New York Times columnist Charles Blow on Thursday writes that the strategies Adolf Hitler used to secure power are much like those in Donald Trump's arsenal – specifically,” purposeful lying.”
Blow cites a translation of hitler's Mein Kampf to draw comparisons to 45:
“Tell a lie bigger than people think a lie can be, thereby forcing their brains to seek truth in it, or vest some faith in it, even after no proof can be found,” he wrote.
“Trump is no Hitler, but the way he has manipulated the American people with outrageous lies, stacked one on top of the other, has an eerie historical resonance.
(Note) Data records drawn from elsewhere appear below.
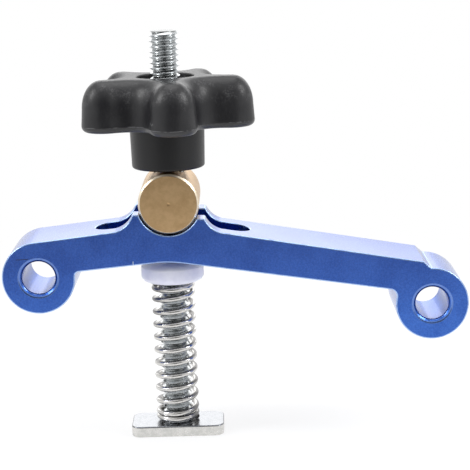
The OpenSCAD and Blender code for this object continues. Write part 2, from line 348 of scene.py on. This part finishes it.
foot_height = SPRING_FOOT + COIL_GAP + WIRE / 2
open_height = foot_height + FOOT_TURNS * closed_climb
top_height = open_height + open_rise
start = SPRING_TURN / 360
parts = [stretch(start, FOOT_TURNS, foot_height, FOOT_TURNS * closed_climb),
         stretch(start + FOOT_TURNS, OPEN_TURNS, open_height, open_rise),
         stretch(start + FOOT_TURNS + OPEN_TURNS, TOP_TURNS, top_height,
                 TOP_TURNS * closed_climb)]
nothing_selected()
for part in parts:
    part.select_set(True)
bpy.context.view_layer.objects.active = parts[0]
bpy.ops.object.join()
spring = bpy.context.object
edit(spring)
bpy.ops.mesh.remove_doubles(threshold=0.003 * MM)
pick(spring, "edges", lambda e: e.is_boundary)
bpy.ops.mesh.edge_face_add()
print("open pitch:", round(open_rise / OPEN_TURNS, 3), "mm; boundary edges filled")

# %% [markdown]
# The spring is looser than the bolt by half a millimetre a side, so a real one never
# stands quite straight: its foot sits a little to one side and its top to the other.
# Moving every point sideways by its own height leans the coils as the real ones do.

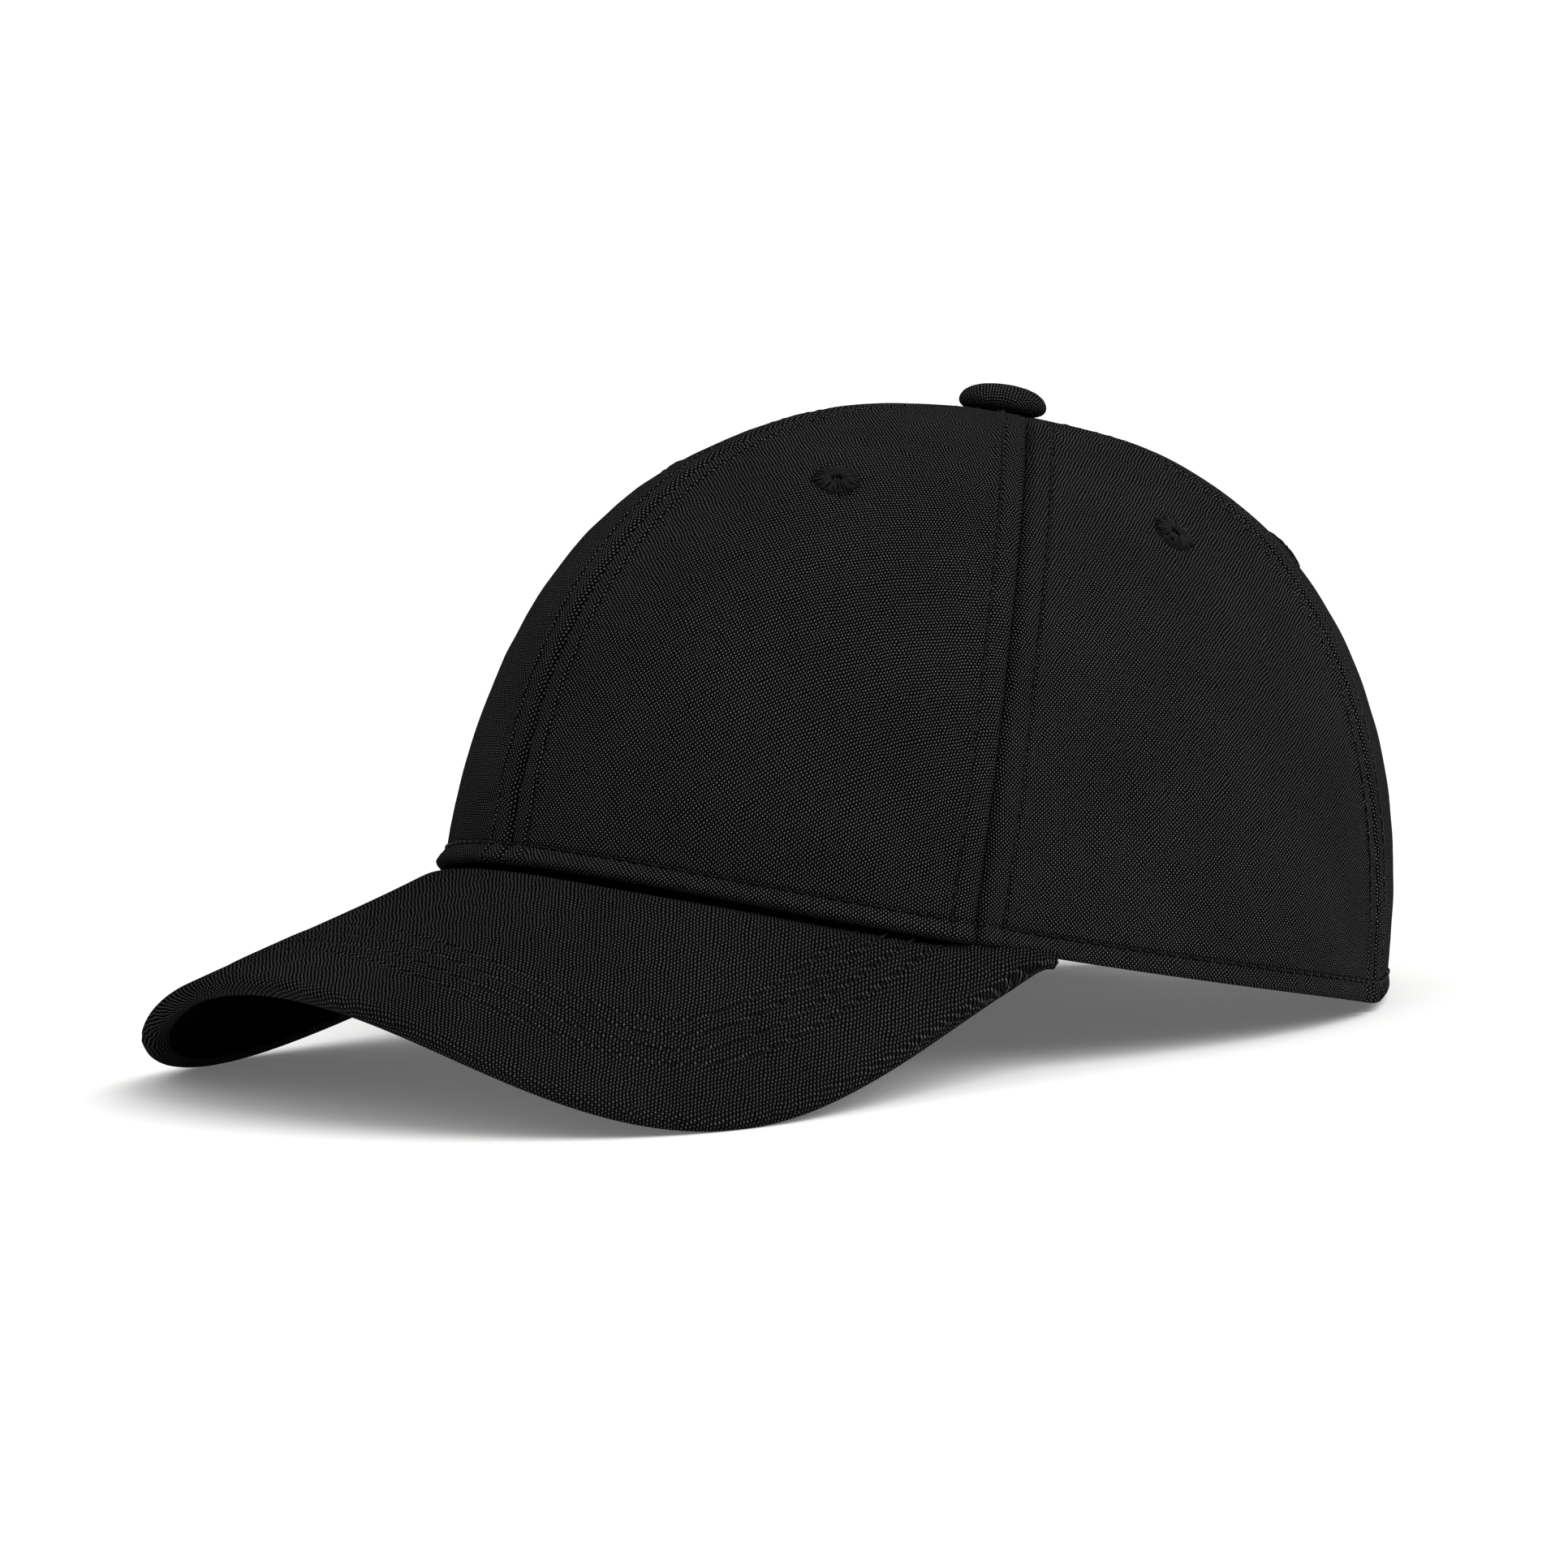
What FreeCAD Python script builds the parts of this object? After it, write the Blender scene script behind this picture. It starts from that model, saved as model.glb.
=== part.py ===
"""Six-panel baseball cap with a curved visor and a flip-clasp strap closure.

The cap is drawn in its own upright frame: the hem ring lies near z = 0, the front faces -Y,
the wearer's left is +X and +Z is up. Every piece is then tipped into the pose in which a cap
rests on a table, on the two wings of its visor and on the hem behind. Millimetres.
"""
import FreeCAD, Part

import os
from math import asin, cos, degrees, pi, radians, sin, sqrt, tan

V = FreeCAD.Vector

# ---- Driving dimensions -------------------------------------------------------------------
# Hem ring: an egg-shaped oval, 600 mm round outside, for a 58 cm head.
HEM_HALF_WIDTH = 84.1
HEM_HALF_LENGTH = 106.0
HEM_TAPER = -0.08               # narrows the ring towards the front
HEM_WAVE_TWO = 1.7              # rise of the hem at front and back, drop at the sides
HEM_WAVE_THREE = 0.5
REAR_LIFT = 3.6                 # the hem rises by this much towards the rear opening
REAR_LIFT_FROM = 131.0
REAR_LIFT_TO = 149.0
HEM_TUCK = 2.5                  # how far the front hem reaches down behind the visor
TUCK_FADE = (4.0, 10.0)         # the tuck ends this far past the visor, over this many degrees

# Crown: a superellipse from hem to apex whose roundness changes round the head.
CROWN_HEIGHT = 111.3
APEX_Y = 11.7
ROUND_MEAN = 2.19
ROUND_FRONT = -0.03
ROUND_SIDE = 0.20
CROWN_TOP = radians(89.2)       # the panels end here, at a small hole under the button

# Seams, as angles from the front.
FRONT_SEAM = 0.0
FRONT_SIDE_SEAM = 65.3
REAR_SIDE_SEAM = 130.2
BACK_SEAM = 180.0
SEAM_GAP = 0.05                 # half the gap between two panels

# Fabric layers of the crown: (outer depth, inner depth) below the outside face.
PANEL_LAYER = (0.0, 0.7)
BUCKRAM_LAYER = (0.8, 1.5)
BINDING_LAYER = (0.75, 1.15)
TAPE_LAYER = (1.6, 2.1)
INTERLINING_LAYER = (2.3, 2.8)
SWEATBAND_LAYER = (2.9, 3.6)

TAPE_WIDTH = 14.0
TAPE_FOOT = 4.0                 # height of a tape's lower end above the hem
TAPE_APEX_CLEAR = 17.5          # the tapes stop this far from the apex
SWEATBAND_FOOT = 0.8
SWEATBAND_HEIGHT = 32.0
SWEATBAND_END = 146.5           # angle of its two ends, beside the rear opening
INTERLINING_INSET = 1.0         # how far the interlining stops short of the sweatband's edges
BUCKRAM_FOOT = 1.5
BUCKRAM_TOP = radians(80)       # the stiffener ends here, short of the apex
BUCKRAM_SEAM_CLEAR = 0.6        # degrees left free at each seam

# Half-moon opening at the back, and the tape that binds it.
ARCH_HALF_WIDTH = 38.0
ARCH_HEIGHT = 52.0
ARCH_BINDING = 8.0
ARCH_BINDING_FOOT = 0.8
ARCH_BINDING_SPAN = 36.0        # degrees each side of the back seam that the binding is cut from
ARCH_BINDING_TOP = radians(38)
ARCH_CUT_FROM = 40.0            # the cutter runs along Y from here, through the back only
ARCH_CUT_LENGTH = 100.0
ARCH_CUT_BELOW = 10.0

# Eyelets: polar angles of their centres, and their ring.
EYELET_FRONT = (31.0, 50.2)
EYELET_SIDE = (97.7, 53.1)
EYELET_REAR = (155.1, 53.1)
EYELET_RADIUS = 5.0
EYELET_BORE = 1.2
EYELET_HOLE = 1.7               # hole in the panel
EYELET_CLEAR = 0.08             # between its threads and the cloth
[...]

Demagogy has a fixed design.”
And a second strategy:
Trump has found a way to couch the lies so that people believe they don't emanate from him but pass through him. He is not a producer but a projector.
One way he does this is by using caveats — “I was told,” “Lots of people are saying” — as shields.
Jenna Johnson of The Washington Post addressed this in June 2016, writing about Trump's use of the phrase “a lot of people are saying”:
“Trump frequently couches his most controversial comments this way, which allows him to share a controversial idea, piece of tabloid gossip or conspiracy theory without technically embracing it. If the comment turns out to be popular, Trump will often drop the distancing qualifier — ‘people think' or ‘some say.' If the opposite happens, Trump can claim that he never said the thing he is accused of saying, equating it to retweeting someone else's thoughts on Twitter.”
Adds Blow:
This is not a simple fear of the truth; it is a weaponizing of untruth. It is the use of the lie to assault and subdue. It is Trump doing to political ends what Hitler did to more brutal ends: using mass deception as masterful propaganda.
Maybe I have crossed the ink-stained line of the essay writer, where Hitler is always beyond it. But I don't think so.